Keep in mind that the exact mortgage rate you can get depends on your personal financial circumstances.
Rachel Springall, finance expert at MoneyFacts said: "It’s encouraging to see fixed mortgage rates coming down for borrowers looking to secure a new deal.
"A five-year fixed rate mortgage is a great choice for those looking for peace of mind to fix their monthly repayments.
"Due to the unpredictable nature of the mortgage arena, it is imperative that both those looking to purchase a property or who wish to refinance seek independent advice from a broker to navigate the options available to them.”

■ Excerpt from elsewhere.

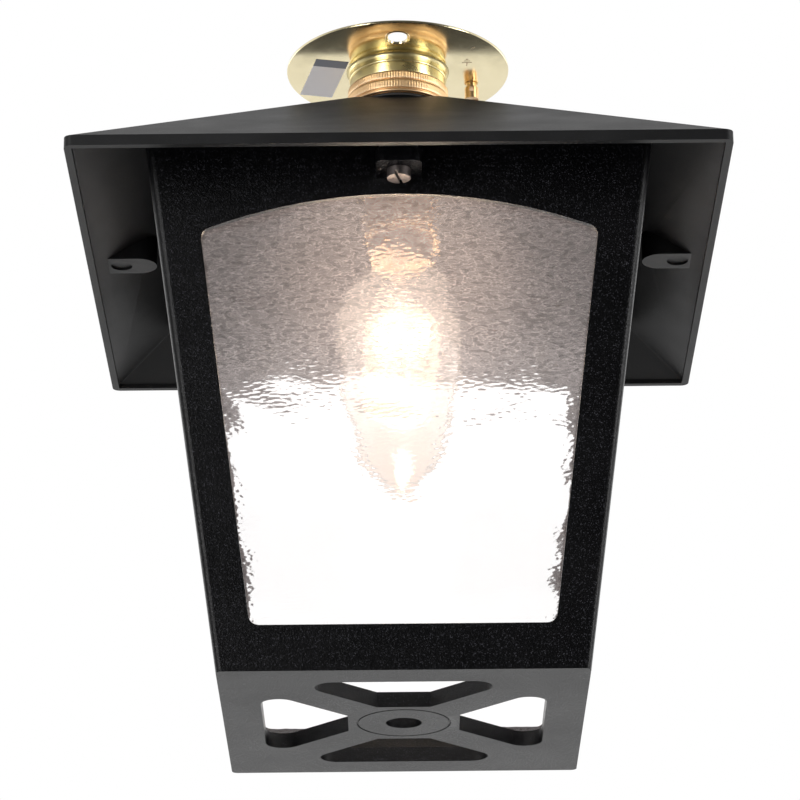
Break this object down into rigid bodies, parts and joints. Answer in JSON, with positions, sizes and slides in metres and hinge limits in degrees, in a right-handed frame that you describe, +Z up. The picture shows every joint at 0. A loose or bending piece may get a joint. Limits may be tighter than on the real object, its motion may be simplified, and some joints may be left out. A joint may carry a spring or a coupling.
{
  "type": "porch ceiling lantern",
  "caption": "Square ceiling lantern: a cast pyramid roof and tapered glazed body hung from a brass bayonet lampholder on a round ceiling plate, with a large clear candle lamp.",
  "frame": {"origin": "centre of the ceiling plate's top face, on the line between the two fixing slots", "axes": "+Z up into the ceiling, -Y the front that the picture shows, +X the side with the earth post"},
  "size_m": [0.22, 0.22, 0.2458],
  "materials": {
    "plate_brass": "polished pale brass",
    "ring_brass": "turned orange brass",
    "cap_brass": "satin",
    "label_paper": "matte paper",
    "porcelain": "glazed",
    "bright_steel": "satin zinc plate",
    "washer_rubber": "matte",
    "roof_black": "black powder coat on a casting",
    "body_black": "sparkling black powder coat on a casting",
    "rippled_glass": "clear, rippled",
    "bulb_glass": "clear",
    "cap_black": "gloss black",
    "solder": "dull solder",
    "hot_filament": "glowing wire"
  },
  "bodies": {
    "holder": {"ceiling_plate": "plate_brass", "plain_label": "label_paper", "earth_post": "ring_brass", "earth_screw": "ring_brass", "holder_cover": "plate_brass", "barrel_ring": "ring_brass", "holder_barrel": "ring_brass", "insulating_core": "porcelain", "front_terminal": "ring_brass", "front_terminal_screw": "bright_steel", "front_spring": "bright_steel", "back_terminal": "ring_brass", "back_terminal_screw": "bright_steel", "back_spring": "bright_steel", "upper_shade_ring": "ring_brass"},
    "contact_plungers": {"front_plunger": "ring_brass", "back_plunger": "ring_brass"},
    "lamp": {"lamp_cap": "cap_brass", "cap_insulator": "cap_black", "cap_contacts": "solder", "lamp_glass": "bulb_glass", "lamp_stem": "bulb_glass", "support_wires": "bright_steel", "filament": "hot_filament"},
    "washers": {"upper_washer": "washer_rubber", "lower_washer": "washer_rubber"},
    "shade_ring": {"lower_shade_ring": "ring_brass"},
    "lantern": {"roof": "roof_black", "body": "body_black", "front_body_screw": "bright_steel", "back_body_screw": "bright_steel", "front_pane": "rippled_glass", "front_clips": "bright_steel", "front_clip_screws": "bright_steel", "right_pane": "rippled_glass", "right_clips": "bright_steel", "right_clip_screws": "bright_steel", "back_pane": "rippled_glass", "back_clips": "bright_steel", "back_clip_screws": "bright_steel", "left_pane": "rippled_glass", "left_clips": "bright_steel", "left_clip_screws": "bright_steel"}
  },
  "joints": [
    {"name": "lamp_push", "type": "slide", "parent": "holder", "child": "contact_plungers", "axis": [0, 0, 1], "range_m": [0, 0.002], "stiffness_N_per_m": 1500, "springref_m": -0.003, "deforming": ["front_spring", "back_spring"]},
    {"name": "lamp_twist", "type": "hinge", "parent": "contact_plungers", "child": "lamp", "pos_m": [0, 0, -0.0585], "axis": [0, 0, -1], "range_deg": [0, 20]},
    {"name": "lantern_lower", "type": "slide", "parent": "holder", "child": "washers", "axis": [0, 0, -1], "range_m": [0, 0.01]},
    {"name": "shade_ring_turn", "type": "hinge", "parent": "washers", "child": "shade_ring", "pos_m": [0, 0, -0.0283], "axis": [0, 0, -1], "range_deg": [0, 1800]},
    {"name": "lantern_swivel", "type": "hinge", "parent": "washers", "child": "lantern", "pos_m": [0, 0, -0.0178], "axis": [0, 0, 1], "continuous": true}
  ],
  "couplings": [
    {"joint": "lamp_twist", "follows": "lamp_push", "rad_per_m": 174.5},
    {"joint": "shade_ring_turn", "follows": "lantern_lower", "rad_per_m": 3141.6}
  ]
}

The news comes as more than 1.4million mortgage holders face new bill hikes of around £250 a month.
The majority of fixed-rate mortgages in the UK (57%) which are coming up for renewal in 2023 were fixed at interest rates below 2%, according to the Office for National Statistics (ONS).

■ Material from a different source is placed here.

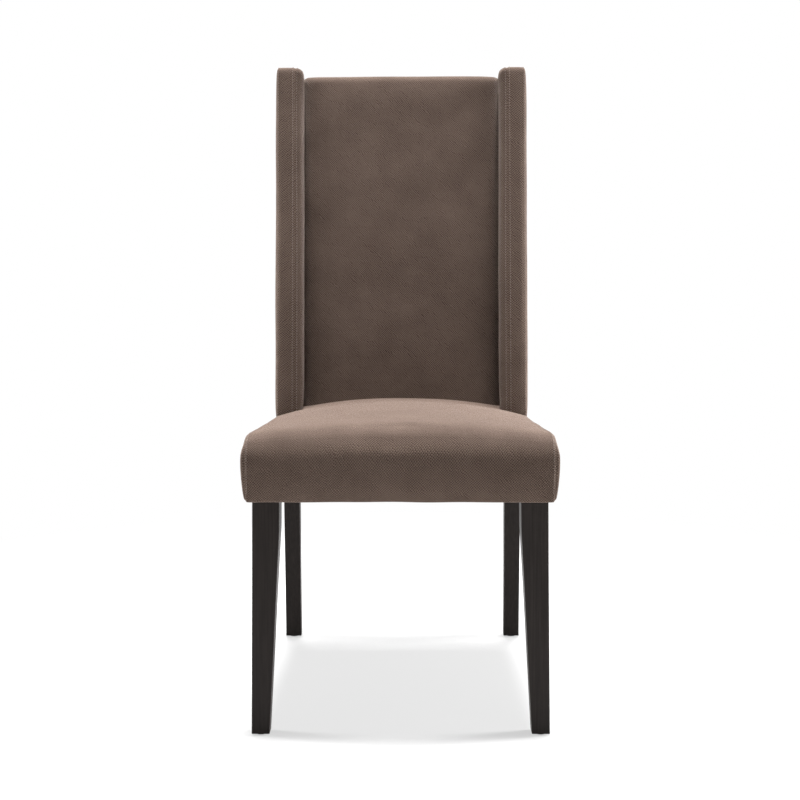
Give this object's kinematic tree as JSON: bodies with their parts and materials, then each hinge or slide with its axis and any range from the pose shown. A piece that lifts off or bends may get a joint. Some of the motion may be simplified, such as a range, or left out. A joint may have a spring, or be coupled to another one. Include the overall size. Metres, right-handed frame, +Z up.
{
  "type": "upholstered dining chair",
  "caption": "High-backed dining chair with side wings, a crowned upholstered seat and dark tapered wooden legs.",
  "frame": {"origin": "on the floor under the middle of the chair", "axes": "+Z up, +Y from the front of the seat to the rear, +X across the seat"},
  "size_m": [0.5058, 0.6349, 1.0975],
  "materials": {
    "upholstery_fabric": "matte",
    "dark_wood": "satin",
    "frame_wood": "matte",
    "plywood": "matte",
    "back_board": "matte",
    "padding_foam": "matte",
    "webbing": "matte",
    "dust_cloth": "matte",
    "fasteners": "satin",
    "glide_nylon": "matte"
  },
  "bodies": {
    "root": {"front_leg_left": "dark_wood", "front_leg_right": "dark_wood", "rear_leg_left": "dark_wood", "rear_leg_right": "dark_wood", "side_rail_left": "frame_wood", "side_rail_right": "frame_wood", "front_rail": "frame_wood", "rear_rail": "frame_wood", "front_corner_block_left": "frame_wood", "front_corner_block_right": "frame_wood", "rear_corner_block_left": "frame_wood", "rear_corner_block_right": "frame_wood", "leg_bolts": "fasteners", "block_screws": "fasteners", "back_rail_lower": "frame_wood", "back_rail_upper": "frame_wood", "wing_board_left": "plywood", "wing_board_right": "plywood", "wing_foam_left": "padding_foam", "wing_foam_right": "padding_foam", "seat_webbing": "webbing", "back_webbing": "webbing", "seat_foam": "padding_foam", "front_foam_strip": "padding_foam", "side_foam_strip_left": "padding_foam", "side_foam_strip_right": "padding_foam", "seat_cover": "upholstery_fabric", "seat_side_panel_left": "upholstery_fabric", "seat_side_panel_right": "upholstery_fabric", "dust_cloth": "dust_cloth", "back_pad_foam": "padding_foam", "inside_back_cover": "upholstery_fabric", "wing_inner_cover_left": "upholstery_fabric", "wing_inner_cover_right": "upholstery_fabric", "wing_front_band_left": "upholstery_fabric", "wing_front_band_right": "upholstery_fabric", "wing_outer_cover_left": "upholstery_fabric", "wing_outer_cover_right": "upholstery_fabric", "back_board": "back_board", "outside_back_cover": "upholstery_fabric", "foot_glides": "glide_nylon"}
  },
  "joints": []
}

But the Bank of England has been forced to raise interest rates in a bid to tackle inflation.
The base rate is now at its highest level seen since October 2008, when it stood at 4.5%.
Borrowers on fixed-rate mortgages have been cushioned from the immediate impact so far.
But, they'll get a shock when they come to renew as average fixed rates are more than double what they were two years ago.
This resulted from the previous government's disastrous mini-Budget which caused mortgage rates to shoot up to a 14-year high in September.
The Bank of England expects mortgage rates to fall back to 3.25% in three years' time – bringing a new sigh of relief for mortgage holders and paving way for lenders to cut mortgage deals.
Should I fix now?
If you have a fixed rate, you could see higher rates when you come to the end of the current term.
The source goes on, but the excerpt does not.